Pour beaucoup de youtubeurs qui prennent ce ton critique, se masquer est alors un moyen de parler librement tout en se protégeant un peu du milieu rap français, à la fois petit et parfois susceptible. Même si ce n’est pas le ton qu’il adopte sur ses vidéos, Le Règlement comprend pourquoi certains font ce choix : “C’est un milieu qui est quand même assez dur, tu peux vite te faire vanner, ce n’est pas forcément la bienveillance qui prône dans le rap. Donc peut-être que c’est une manière de se protéger aussi par exemple d’attaques sur le physique, ou de choses comme ça qui pourraient arriver sur Internet”. Lorsqu’on voit le sort accordé aux détracteurs de Booba, cette discrétion numérique peut se comprendre. Le Chroniqueur Sale est bien placé pour en parler. Depuis 2015 il livre ses avis et analyses sur le rap français en arrondissant le moins possible les angles, tout en gardant un regard critique. “Est-ce qu’être masqué te permet une plus grande liberté de parole ? Je serais un gros mytho si je te disais l’inverse”, s’amuse-t-il avant de raconter une anecdote avec le rappeur B.B Jacques, pour qui il produit des morceaux parallèlement. “Un jour j’en parle avec lui et je lui dis que ça me permet une plus grande liberté de ton.

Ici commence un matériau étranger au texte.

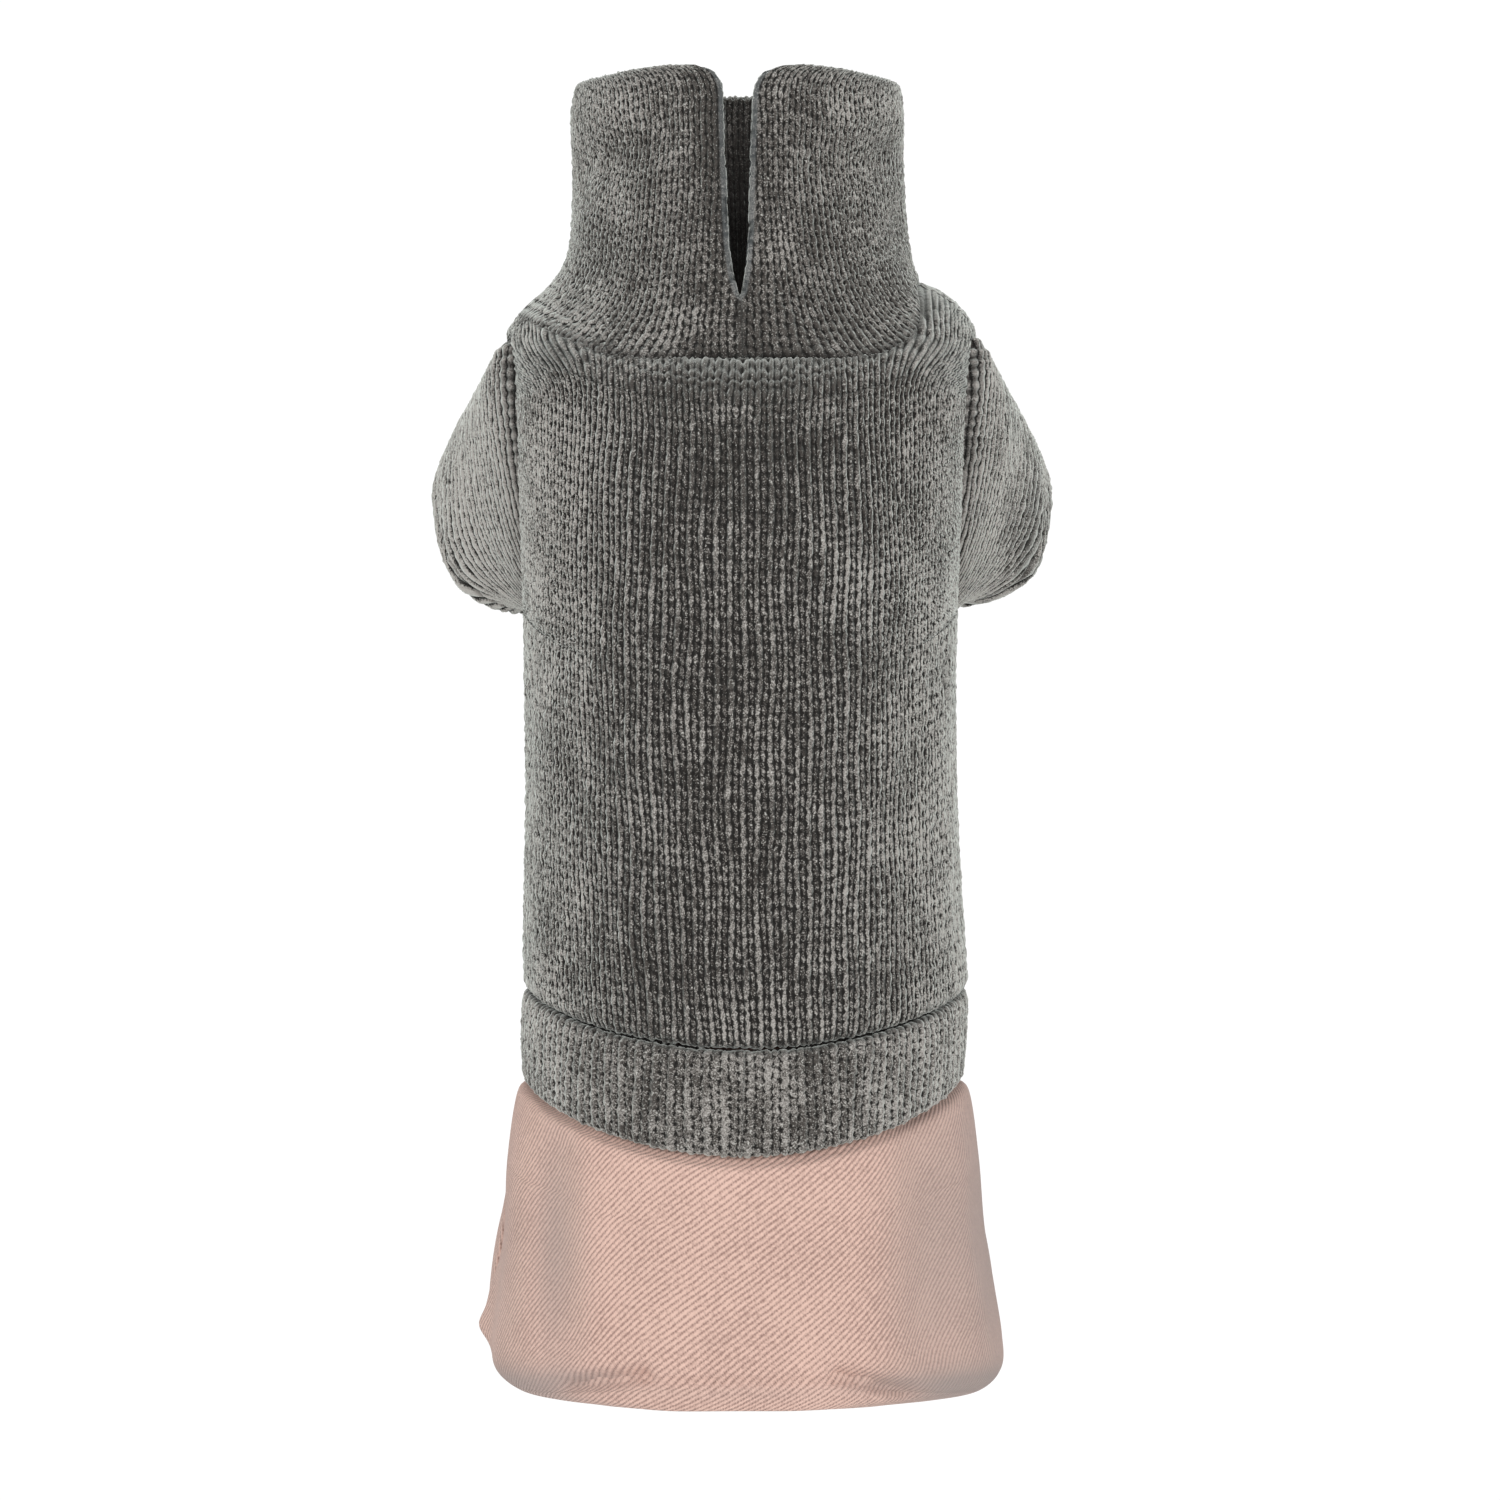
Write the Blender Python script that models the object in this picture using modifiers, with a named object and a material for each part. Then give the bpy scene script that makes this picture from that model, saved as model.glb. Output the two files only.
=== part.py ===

Il m’a alors dit : ‘Mais frérot, tu connais la phrase d’Oscar Wilde : donne un masque à un homme et il dira la vérité !'”.
Le 6 novembre dernier, Le Rap En Mieux sortait une nouvelle vidéo, et pas n’importe laquelle : pour fêter ses 100 000 abonnés, Yaniss prenait la décision après trois années masqué, de montrer son visage. Dès la première minute, on peut alors voir ses potes Le Potager et Viens On Discute enlever sa cagoule dans une mise en scène de film d’action. Une décision prise principalement pour une raison. Le fait de se cacher réduirait considérablement les possibilités créatives lorsque l’on fait des vidéos : “J’ai décidé de me montrer plus plusieurs raisons, mais la principale c’est que ça me bridait trop au niveau de la créativité. Avec la voix off, tu ne peux pas faire grand-chose d’autre que des blagues à l’oral. Là, je peux faire des parodies, des sketchs avec Mario [Roudil, réalisateur, ndlr] au début de mes vidéos. Ça m’élargit vraiment beaucoup le champ des possibles”. Car si la tranquillité est un grand avantage, le fait de se masquer présente aussi ses inconvénients. “Le fait d’être masqué empêche beaucoup de choses”, reconnaît Le Règlement. “Par exemple, je ne fais presque pas d’interviews filmées, je ne vais pas sur les autres chaînes YouTube, donc c’est quelque chose de plutôt ‘négatif’ pour ma chaîne d’une certaine manière. Et Maskey, c’est sûr que montrer son visage l’a débloqué artistiquement. Il peut partager plus de trucs personnels, donc ça a quand même de grands avantages créatifs”.
Le Rap En Mieux, lui, profite de sa liberté : ces derniers mois, il expérimente ainsi des mises en scène et profite du fait de pouvoir être plus expressif dans ses vidéos lorsqu’il parle de ses sujets. Aucun regret donc. Sauf un, parfois. “C’est quand même parfois une contrainte technique de montrer sa tête en vidéo”. Il rit : “Des fois, je suis en train d’enregistrer et je me dis : ‘putain pourquoi j’ai face reveal ?’. Avant, je pouvais sortir mon micro et enregistrer en slip au réveil !”. On ne peut effectivement pas tout avoir.